Why the parents couldn’t go out and get the same training and experience ?

I imagine the knowledge is available to anyone who wants it?

He's a puppet - quite easy to deal with.

Put him in a box.
 
Last edited:
He's a puppet - quite easy to deal with.

Put him in a box.

Writing as a parent, the thought of what’s happening to Lawrence is hitting me right in the ‘feels’

Yes I know it’s only a play.
It’s just so sad to think it happens in real life.
I guess that comes down to my own ideas of what I believe parents ought to do for their children.
 
As an update to this story, excerpts from the script have been dug up which refer to the autistic boy as "like a puppy" because he "jumps up and down whenever he sees you" and "[defecates] wherever he wants to."
The development model used in rehearsal of the play which was eventually replaced has also emerged, which is quite literally like something out of a horror movie...

puppetnun.png


morepuppet.png
 
Last edited:
Appalling...that first puppet is hate speech in visual form.

Just imagine if people were allowed to do this sort of thing to a character from another minority group, taking all the worst misunderstandings and dehumanizing stereotypes about people from that group and running with or exaggerating them in a completely serious and non-satirical way.

We are not monsters.

And even our most difficult-to-understand behaviors can be found in other non-autistic humans.

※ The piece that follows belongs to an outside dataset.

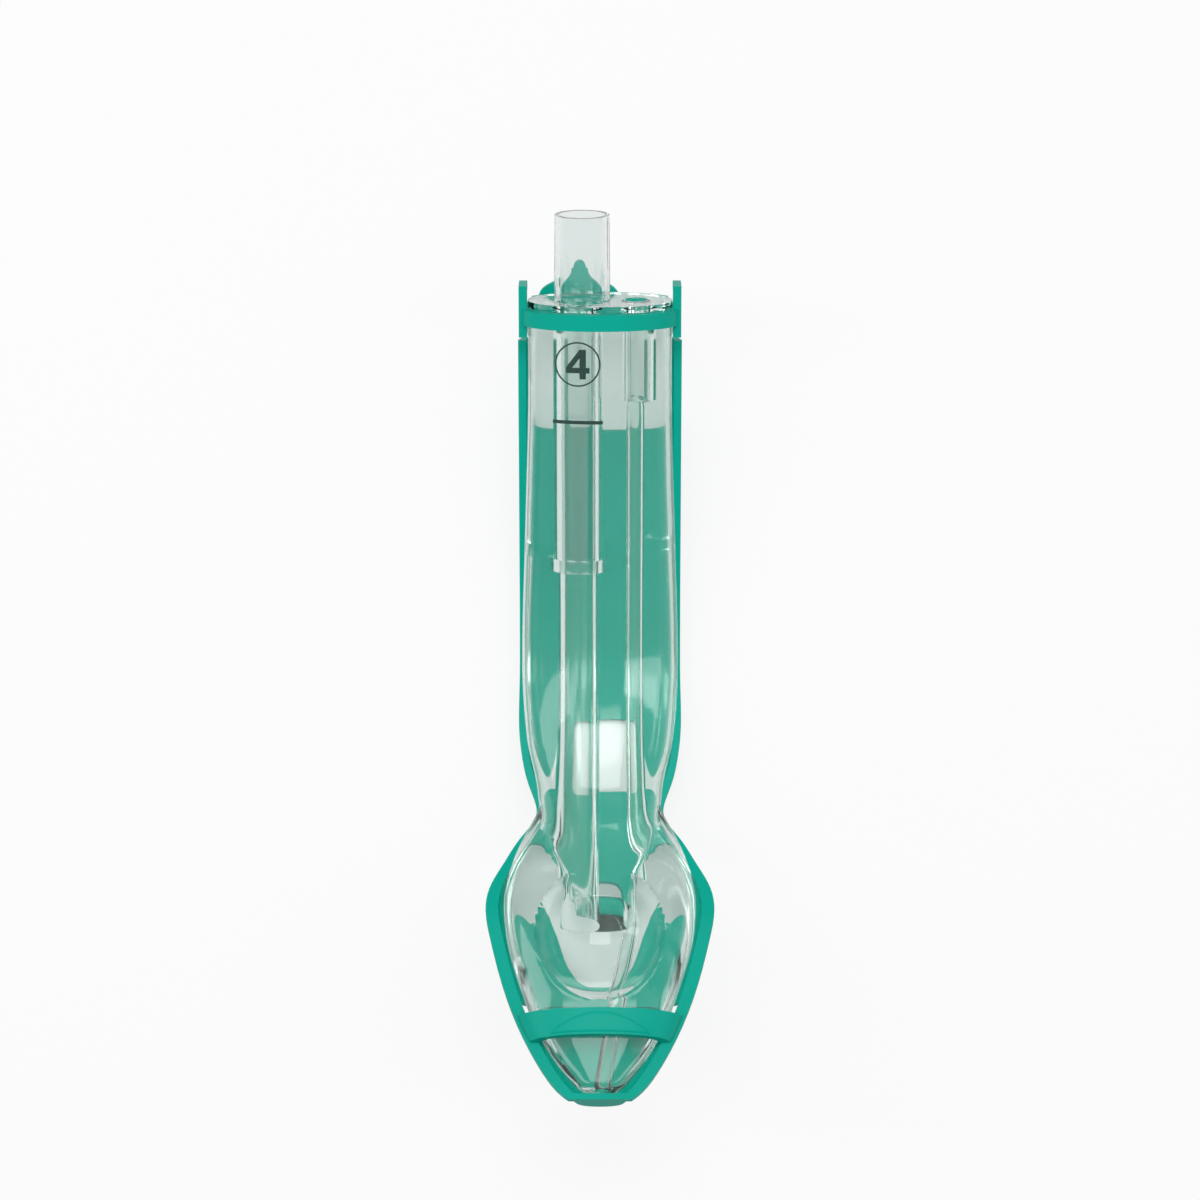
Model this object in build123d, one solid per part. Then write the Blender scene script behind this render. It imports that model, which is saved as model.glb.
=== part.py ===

People are just too busy othering us to think about it.

Everyone involved in that play should be ashamed of what they're doing.
 
Last edited:
I also feel bad for anyone who was cared for by the playwright when he worked with disabled people, and hope he is not involved in such roles anymore.

And if it's the production company that's messing up his play and doing horrible things he would never have done, he should be speaking out publicly about that fact and disowning the play -- making it clear it's no longer up to him.

Anyone in a caregiving role for someone else has a responsibility to advocate for them and their best interests. If this is his idea of advocacy he has no business trying to be an advocate.